SHORT PROBLEM:
Only the lines from the start of the material through the line containing "given half sizes." are to be extracted, exactly as they appear.

SOURCE MATERIAL:
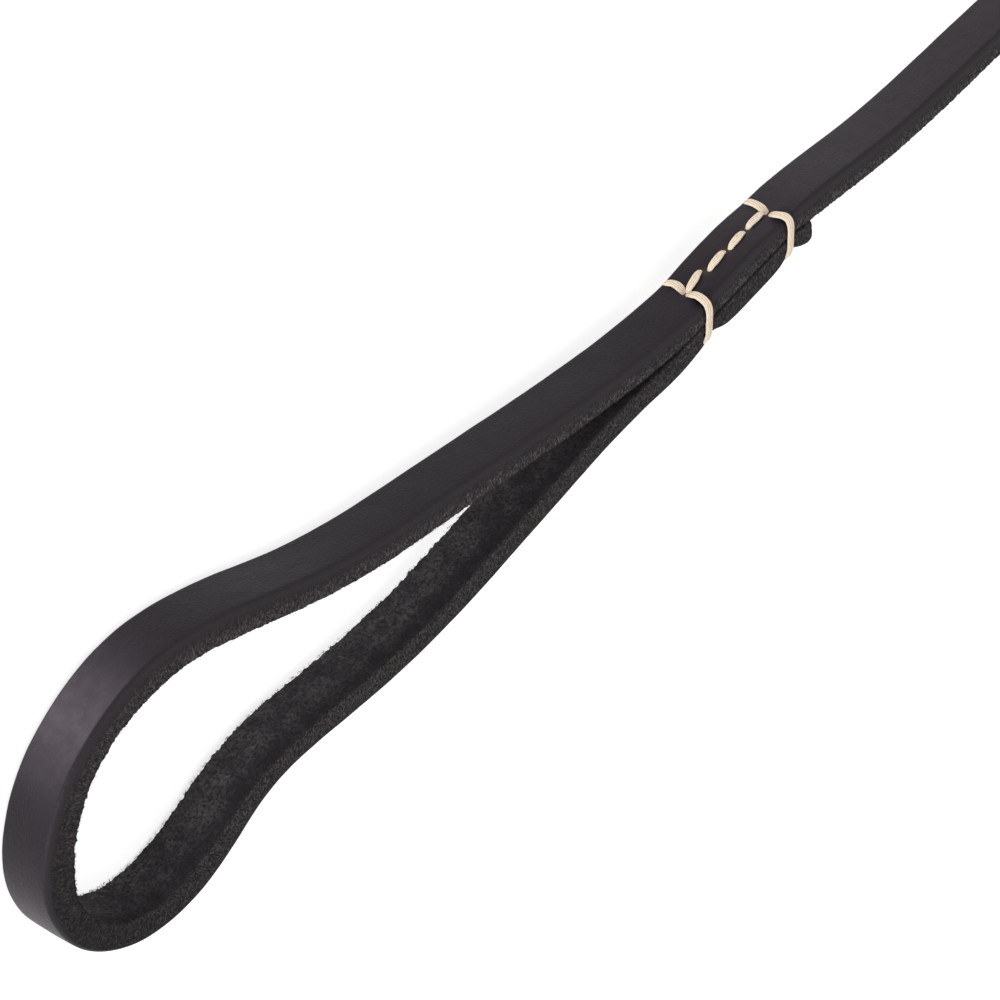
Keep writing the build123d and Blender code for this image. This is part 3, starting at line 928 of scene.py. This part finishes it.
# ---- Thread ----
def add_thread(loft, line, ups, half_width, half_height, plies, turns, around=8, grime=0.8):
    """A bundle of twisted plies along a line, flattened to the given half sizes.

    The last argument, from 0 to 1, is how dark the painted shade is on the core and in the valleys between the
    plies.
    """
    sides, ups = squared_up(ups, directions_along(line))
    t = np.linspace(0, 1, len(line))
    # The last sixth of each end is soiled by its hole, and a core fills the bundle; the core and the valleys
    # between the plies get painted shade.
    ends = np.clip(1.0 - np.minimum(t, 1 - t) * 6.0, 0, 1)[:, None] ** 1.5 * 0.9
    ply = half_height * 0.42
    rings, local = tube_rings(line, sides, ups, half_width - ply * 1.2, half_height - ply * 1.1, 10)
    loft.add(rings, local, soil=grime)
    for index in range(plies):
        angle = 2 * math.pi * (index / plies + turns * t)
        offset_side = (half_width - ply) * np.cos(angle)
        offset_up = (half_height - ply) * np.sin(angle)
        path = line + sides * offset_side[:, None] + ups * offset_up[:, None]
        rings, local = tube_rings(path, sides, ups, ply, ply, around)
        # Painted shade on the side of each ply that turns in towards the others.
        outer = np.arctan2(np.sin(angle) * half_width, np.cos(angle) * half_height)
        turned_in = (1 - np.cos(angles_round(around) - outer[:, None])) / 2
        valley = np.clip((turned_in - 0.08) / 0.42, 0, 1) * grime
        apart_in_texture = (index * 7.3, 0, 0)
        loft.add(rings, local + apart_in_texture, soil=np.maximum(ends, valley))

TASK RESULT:
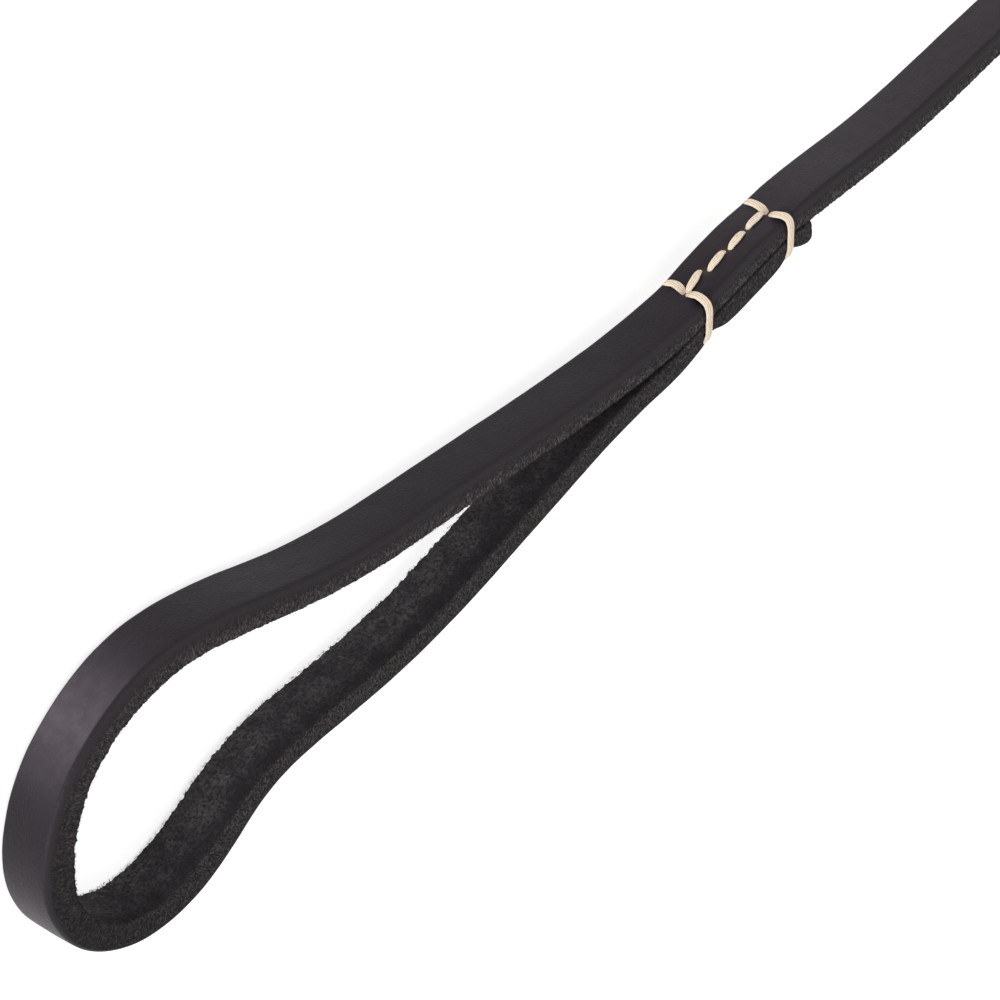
Keep writing the build123d and Blender code for this image. This is part 3, starting at line 928 of scene.py. This part finishes it.
# ---- Thread ----
def add_thread(loft, line, ups, half_width, half_height, plies, turns, around=8, grime=0.8):
    """A bundle of twisted plies along a line, flattened to the given half sizes.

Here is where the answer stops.